Die sind also auch in unserer modernen Gesellschaft noch da, und nun wird ihnen wieder gehuldigt. Opferte man ihnen früher Pflanzen, Tiere oder sogar Menschen, opfern wir ihnen heute das Rheinderby Gladbach gegen Köln, oder das James Blunt-Konzert in der Hamburger Elbphilharmonie. Wir Menschen sind bei diesen Events nur im Geiste dabei.
Wann werden wir die Geister wieder austreiben?
Der öffentliche Raum wird so zum geistreichen Geisterhaus. Das ist jetzt der Zeitgeist - doch für wie lange? Denn unsere Gesellschaft wird wohl kaum den Geist aufgeben oder ihren Geist aushauchen. Und die wachen Geister ahnen schon: Wir haben sie jetzt gerufen, doch wir werden sie schon bald wieder austreiben. Vielleicht in ein paar Wochen, vielleicht in einigen Monaten. Vielleicht können Geisteswissenschaftler den Zeitpunkt schon berechnen.

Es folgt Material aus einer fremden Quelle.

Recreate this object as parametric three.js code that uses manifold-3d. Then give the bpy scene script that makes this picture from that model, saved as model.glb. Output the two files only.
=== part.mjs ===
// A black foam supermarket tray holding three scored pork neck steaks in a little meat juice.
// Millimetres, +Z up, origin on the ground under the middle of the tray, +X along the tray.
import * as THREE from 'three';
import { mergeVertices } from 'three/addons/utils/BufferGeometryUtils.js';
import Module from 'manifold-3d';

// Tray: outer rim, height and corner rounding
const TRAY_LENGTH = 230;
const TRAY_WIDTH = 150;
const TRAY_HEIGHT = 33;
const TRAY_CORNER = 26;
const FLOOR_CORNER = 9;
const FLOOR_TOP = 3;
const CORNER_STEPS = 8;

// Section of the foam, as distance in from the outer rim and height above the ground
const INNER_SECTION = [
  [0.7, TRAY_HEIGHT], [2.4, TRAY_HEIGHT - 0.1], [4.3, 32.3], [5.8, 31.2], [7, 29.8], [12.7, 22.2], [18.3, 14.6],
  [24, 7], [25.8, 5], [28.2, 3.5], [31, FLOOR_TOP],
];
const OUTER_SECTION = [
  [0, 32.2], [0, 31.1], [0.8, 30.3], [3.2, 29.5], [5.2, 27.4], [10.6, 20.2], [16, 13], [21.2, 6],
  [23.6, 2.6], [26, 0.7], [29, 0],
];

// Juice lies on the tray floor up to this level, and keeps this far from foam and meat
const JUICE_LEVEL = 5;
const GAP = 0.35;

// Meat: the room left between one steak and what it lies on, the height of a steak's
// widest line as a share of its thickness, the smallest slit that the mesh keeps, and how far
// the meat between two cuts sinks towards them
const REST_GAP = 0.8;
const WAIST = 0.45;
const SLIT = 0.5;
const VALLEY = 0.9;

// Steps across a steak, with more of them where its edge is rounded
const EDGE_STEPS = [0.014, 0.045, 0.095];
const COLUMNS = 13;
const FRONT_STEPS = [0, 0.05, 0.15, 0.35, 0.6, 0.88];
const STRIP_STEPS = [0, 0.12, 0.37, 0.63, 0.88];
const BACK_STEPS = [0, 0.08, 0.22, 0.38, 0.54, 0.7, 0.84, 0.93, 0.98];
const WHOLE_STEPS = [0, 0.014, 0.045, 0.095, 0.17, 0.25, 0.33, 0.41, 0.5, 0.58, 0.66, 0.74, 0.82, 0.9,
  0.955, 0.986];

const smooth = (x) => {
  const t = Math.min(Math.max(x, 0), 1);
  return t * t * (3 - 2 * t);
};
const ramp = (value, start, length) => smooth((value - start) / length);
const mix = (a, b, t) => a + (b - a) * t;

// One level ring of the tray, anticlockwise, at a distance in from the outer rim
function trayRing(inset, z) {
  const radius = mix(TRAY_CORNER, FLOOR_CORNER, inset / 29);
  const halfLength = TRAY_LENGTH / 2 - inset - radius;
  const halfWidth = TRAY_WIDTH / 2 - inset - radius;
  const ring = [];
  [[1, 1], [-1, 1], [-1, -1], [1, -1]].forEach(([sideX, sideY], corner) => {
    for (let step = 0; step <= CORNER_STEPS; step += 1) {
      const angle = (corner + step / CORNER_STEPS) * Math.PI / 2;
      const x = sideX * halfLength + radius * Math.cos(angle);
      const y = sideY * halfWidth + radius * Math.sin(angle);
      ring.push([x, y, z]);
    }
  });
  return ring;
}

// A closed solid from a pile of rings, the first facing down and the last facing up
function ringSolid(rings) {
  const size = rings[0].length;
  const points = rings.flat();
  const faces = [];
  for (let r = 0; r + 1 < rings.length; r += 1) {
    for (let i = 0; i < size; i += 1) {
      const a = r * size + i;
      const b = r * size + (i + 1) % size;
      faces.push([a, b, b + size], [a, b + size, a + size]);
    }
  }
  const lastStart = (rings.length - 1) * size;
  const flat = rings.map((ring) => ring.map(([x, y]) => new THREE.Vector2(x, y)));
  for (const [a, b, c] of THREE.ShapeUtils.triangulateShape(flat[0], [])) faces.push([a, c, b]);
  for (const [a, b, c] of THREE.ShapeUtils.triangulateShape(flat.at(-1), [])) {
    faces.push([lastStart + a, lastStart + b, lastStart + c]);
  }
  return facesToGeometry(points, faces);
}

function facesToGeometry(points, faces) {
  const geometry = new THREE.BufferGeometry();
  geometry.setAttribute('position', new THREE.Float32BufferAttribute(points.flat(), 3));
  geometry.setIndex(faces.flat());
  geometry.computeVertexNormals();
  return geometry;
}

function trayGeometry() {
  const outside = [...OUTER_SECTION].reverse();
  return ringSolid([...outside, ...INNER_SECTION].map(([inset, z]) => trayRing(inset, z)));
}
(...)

Schluss also mit den Geistern, bevor sie uns auf den Geist gehen. Nur das noch: Das Wort "Geist", es kommt aus dem mittel- und althochdeutschen. Und es bedeutet ursprünglich: Erregung und Ergriffenheit. Und genau das macht die Corona-Krise ja mit uns: Sie wühlt uns auf, sie hat von uns Besitz ergriffen.
Passt also gut, dass wir nun so viel von Geistern sprechen. Und es führt uns vor Augen, wie tief diese Krise unsere Gesellschaft getroffen hat. Denn aus den Tiefen – den Tiefen des kulturellen Gedächtnisses – aus diesen Tiefen hat die Krise die Geister befreit.